Avec Pierre Mabille, Jean Raine se tourne vers le cinéma et il réalise un film, "Le Test du Village", dont le succès attire sur les auteurs l’attention des spécialistes. Notre ami rencontre ainsi Henri Langlois, fondateur de la Cinémathèque française, et personnage de légende, avec lequel il va travailler de longues et fructueuses années. Jean Raine n’en continue pas moins son oeuvre cinématographique. On lui doit des commentaires et des scénarii de films pour les travaux de Serge Vandercam, Luc de Heusch, Henri Storck etc...

Ecorché vif, tourmenté, inquiet, Jean Raine se trouve mal dans sa peau. Il va connaître des moments terribles où le silence de l’angoisse noue sa voix, où il se contente d’une "vie diamantaire", selon sa belle expression. D’autres tentations plus dangereuses s’insinuent dans sa pensée jusqu’au jour où la graphie forcenée d’un de ses poèmes, tracé à larges enjambées sur la feuille blanche, l’oblige à penser à l’expression picturale.

Timidement, c’est lui qui l’avoue, dès 1958 il commence à dessiner puis à peindre. Il se moque de l’hérédité picturale qu’il porte en lui. Il obéit, au contraire, aux ressources de l’écriture automatique à une véritable catharsis de fantômes, d’obsessions, de cauchemars qui l’habitent.

On s’intéresse à ses essais. Les peintres de COBRA le renvendiquent. Bientôt Marcel Lecomte l’expose à Bruxelles et Alechinsky le fait connaître à Paris. Nous sommes en 1962. Entre temps Jean Raine a fondé une institution pour le rétablissement des malades mentaux, "le Club Antonin Artaud", période durant laquelle il a connu Sanki, celle qui devient sa femme et qui ne cesse depuis de s’intéresser à son oeuvre, de partager, le mot n’est pas trop fort sa création.

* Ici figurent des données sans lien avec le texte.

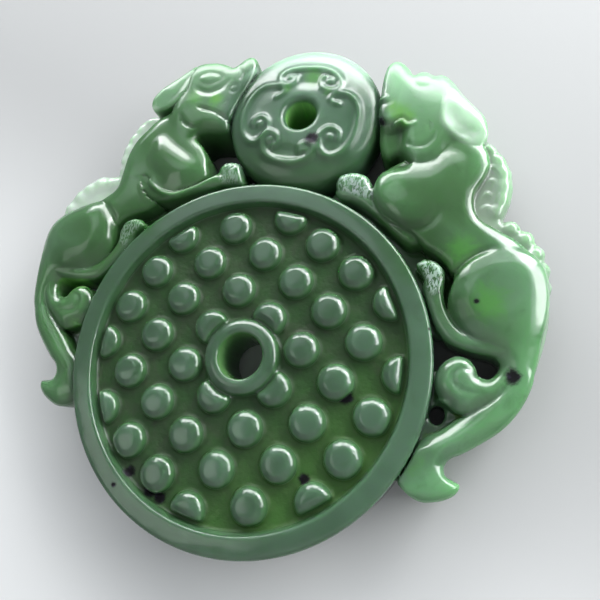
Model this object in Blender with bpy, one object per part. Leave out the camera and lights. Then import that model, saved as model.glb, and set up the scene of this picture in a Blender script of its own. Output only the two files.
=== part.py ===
"""Carved jade pendant: a bi disc with a ring bead above it and a chi dragon climbing each side.

It is one carved stone, so it is one solid. It lies on its back: +Z is the front, +Y is the top of
the pendant, and the origin is under the middle of its box. Each dragon is a mass of simple forms
that flow together, the stone between the forms is cut through in three places on each side, and
the left dragon mirrors the right one.
"""
import math

import bmesh
import bpy
from mathutils import Matrix, Vector

MM = 0.001

# Driving sizes, in millimetres. Heights are counted from the top of the disc's rim, 0, down to
# the back, -THICK. Places are counted from the middle of the disc, with +X to the right.
THICK = 7.5
DISC_RADIUS = 20.0
RIM_WIDTH = 2.2
FIELD_DEPTH = 1.35
BACK_FIELD_DEPTH = 0.6
RING_RADIUS = 3.95
HOLE_RADIUS = 2.45
EDGE = 0.45

BOSS_RADIUS = 1.75
BOSS_TOP = -0.05
BOSS_PITCH = 6.58
BOSS_ROW = 3.77
BOSS_TURN = 17.9
BOSS_CLEARANCE = 0.3
BOSS_ROWS = {0: (-4, -2, 2, 4), 1: (-5, -3, -1, 1, 3, 5), 2: (-4, -2, 0, 2, 4), 3: (-3, -1, 1, 3),
             4: (-2, 0, 2)}

BEAD_RISE = 29.3
BEAD_RADIUS = 9.35
BEAD_TOP = 0.9
BEAD_HOLE_RADIUS = 1.85
BEAD_SHOULDER = 4.75
BEAD_SQUARENESS = 2.3
FACE_DROP = 0.4
SCROLL_RADIUS = 6.5
SCROLL_HALF_ANGLE = 27.0
SCROLL_CURL_RADIUS = 1.05
SCROLL_CURL_TURN = 235.0
SCROLL_HALF_WIDTH = 0.45

DRAGON_BACK = -7.3
TAIL_HOLE = (20.85, -1.5, 0.75, 0.95)

DISC_SIDES = 48
BEAD_SIDES = 32
BOSS_SIDES = 9
DRAGON_VOXEL = 0.3
DRAGON_TRIANGLES = 1650

DISC_Y = DISC_RADIUS - (DISC_RADIUS + BEAD_RISE + BEAD_RADIUS) / 2

JADE_COLOUR = (0.075, 0.245, 0.105, 1.0)
JADE_ROUGHNESS = 0.16


def clear_scene():
    for obj in list(bpy.data.objects):
        bpy.data.objects.remove(obj, do_unlink=True)


def jade_material():
    material = bpy.data.materials.new("jade")
    material.use_nodes = True
    shader = material.node_tree.nodes["Principled BSDF"]
    shader.inputs["Base Color"].default_value = JADE_COLOUR
    shader.inputs["Roughness"].default_value = JADE_ROUGHNESS
    shader.inputs["Metallic"].default_value = 0.0
    return material


def place(x, y, z):
    """A point in the part's frame, in metres, from millimetres beside the disc's middle."""
    return Vector((x * MM, (y + DISC_Y) * MM, (z + THICK) * MM))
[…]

C’est le moment où, durant quatre années, jusqu’en 1966, Jean Raine exécute des grandes encres hallucinées dont la puissance, la folie, le délire gestuel suscitent une fascination totale. En 1966 le peintre revient à la couleur au cours d’un long séjour en Californie avec Sanki, séjour pendant lequel il exécuté des peintures où dansent au bout de ses pinceaux les Gilles de Binche, où ricanent les personnages de James Ensor, où tous les cauchemars et les visions de Jérôme Bosch sont traduits au moyen d’un vert, d’un rouge, d’un outremer, d’un Prusse, d’un vermillon, d’un or, d’un grenat.

Un ruissellement chromatique dessine d’étranges reliefs où s’étreignent des corps, surgissent des visages, s’entremêlent des membres disloqués et où s’épanouissent des fleurs merveilleuses abandonnées sur ces charniers.

La fête bachique éclate après un temps de repos. L’unité du monde, la pérennité des choses se découvrent et, sur les toiles de Jean Raine, des structures, intuitivement dessinées, évoquent aussi bien des profils humains ou animaux, des végétaux luxuriantes, que des jardins visés autrefois par Nolde. Les nouveaux pigments acryliques sont utilisés. Au moyen de glacis, Jean Raine obtient une matière douce, chaleureuse, voluptueuse dont la présence s’impose sans que l’on parvienne à la définir avec précision.

En septembre 1968, Jean Raine se fixe à Lyon, lorsque Sanki, dont la réputation en matière de psychiatrie est connue à travers le monde des spécialiste, est appelée à enseigner à l’Ecole Internationale d’Enseignement Infirmier Supérieur.

Loin des lumineux paysages de la Californie, perdu dans la solitude d’une ville hostile aux "étrangers", Jean Raine a beaucoup de peine à s’adapter à notre façon de penser et de vivre. Son installation à Rochetaillée, les vastes ateliers mis à sa disposition calment quelque peu son angoisse. Surtout il a la promesse des vacances italiennes à Calice Ligure, non loin de Savonne, où il retrouve Scanavino, Wilfredo Lam, toute l’aristocratie mondiale des arts, qu’il ne peut rencontrer dans la cité "bigote et marchande".

Pourtant à Rochetaillée, Jean Raine travaille et au cours de dix jours et dix nuits, soutenu par une espèce d’état second, nécessaire à sa peinture, l’artiste exécute les fameuses toiles de la "période bleue", des images fantastiques et troublantes où se tordent avec frénésie des personnages d’une danse des morts céleste. Délivré durant l’été, à Calice, Jean Raine reprend volontiers la couleur. Ce sont les merveilleux tableaux de 1971 où, comme durant les années de Californie éclatent les plus joyeuses teintes.

A Calice Ligure, dans cette ville où devait s’installer un Musée International d’Art Moderne et où tous les artistes en renom peuvent trouver les moyens de graver leurs oeuvres, Jean Raine crée de véritables estampes en relief, blanc sur blanc, destinées à illustrer ses poèmes ; car, envers et contre tout, le peintre ne renie à aucun moment de son existence l’écrivain né et le poète dont on admire les oeuvres.